At least Tredwell got a game. The saddest sight at the St Lawrence on these two days was that of Simon Kerrigan carrying out twelfth man duties for Lancashire.  A little over a month before he had made his Test debut at The Oval, a decent performance there a quick path to fame and fortune, or at least a cushy winter carrying the drinks around Australia. Instead Shane Watson attacked him and his bowling repertoire was reduced to full tosses and long hops. His confidence was so damaged that he lost his county place as well.
Kerrigan on lonely twelfth man duty

In the absence of Key, Daniel Bell-Drummond opened with Sam Northeast, but fell lbw to Newby from the last ball of the day. Kent are giving young talent its chance; perhaps the finances mean there’s no option, but it is a good thing as long as they can save up enough to keep the best ones when the richer counties come in for them. Kent were 32 for one at the close.
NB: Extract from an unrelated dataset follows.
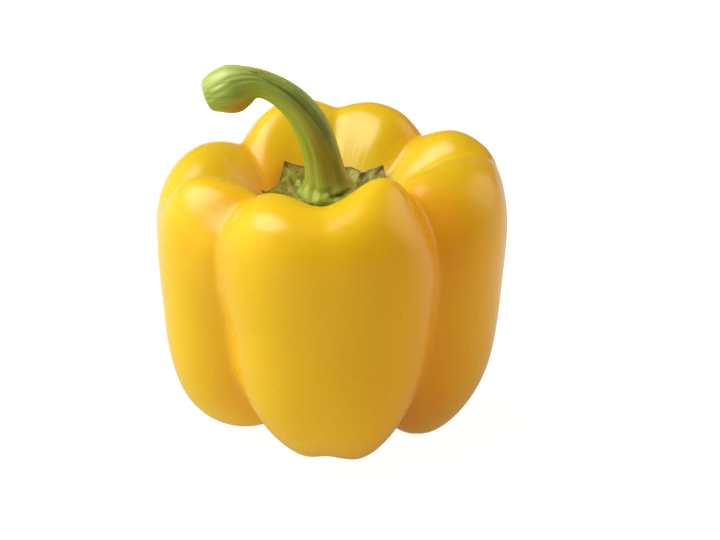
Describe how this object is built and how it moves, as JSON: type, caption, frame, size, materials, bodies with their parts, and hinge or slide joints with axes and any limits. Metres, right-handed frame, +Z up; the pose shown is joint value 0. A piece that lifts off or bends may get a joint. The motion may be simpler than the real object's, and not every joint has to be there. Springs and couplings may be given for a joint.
{
  "type": "bell pepper",
  "caption": "Blocky bell pepper with four lobes, standing upright on its feet, with a toothed calyx in its hollow and a curved, cut stem.",
  "frame": {"origin": "on the surface that the pepper stands on, under the middle of its bounding box", "axes": "+Z up along the fruit's axis, -Y towards the lobe that is in front in the picture, and the stem bends towards -X"},
  "size_m": [0.0882, 0.0888, 0.0971],
  "materials": {
    "fruit": "smooth, waxy yellow skin",
    "calyx": "dull olive green, ribbed",
    "stem": "satin green, ribbed lengthways"
  },
  "bodies": {
    "root": {"fruit": "fruit", "calyx": "calyx", "stem": "stem"}
  },
  "joints": []
}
Delightful as the day was, I never quite got over the disappointment with which it began. I have been much taken with there now being a small Sainsbury’s supermarket on the ground. In fact, it rests partly on the space on which Cyril Garnham’s scorecard hut used to be found, just behind the white scoreboard. (Scorecards now, by the way, cost a pound. I remember when you couldn’t lift all the scorecards you could buy for a pound). There was a pleasingly large supermarket at Folkestone right beside the ground, and there’s a whole shopping centre across the road from Seddon Park in Hamilton. 

So with a spring in my step not dissimilar to that of a five-year-old entering Santa’s grotto, in I went, seeking to recreate the extensive supply of provisions that kept a hungry young cricket watcher nourished in the seventies, but without the need to lug it all up the Old Dover Road. There were Jaffa Cakes, Club biscuits, sausage rolls and even prawn cocktail flavoured crisps.

But no Scotch eggs.

So that’s the second thing. Any food store within 500 metres of a first-class cricket venue must, on any scheduled playing day, ensure that Scotch eggs are available for sale up to the advertised end of play on pain of immediate closure.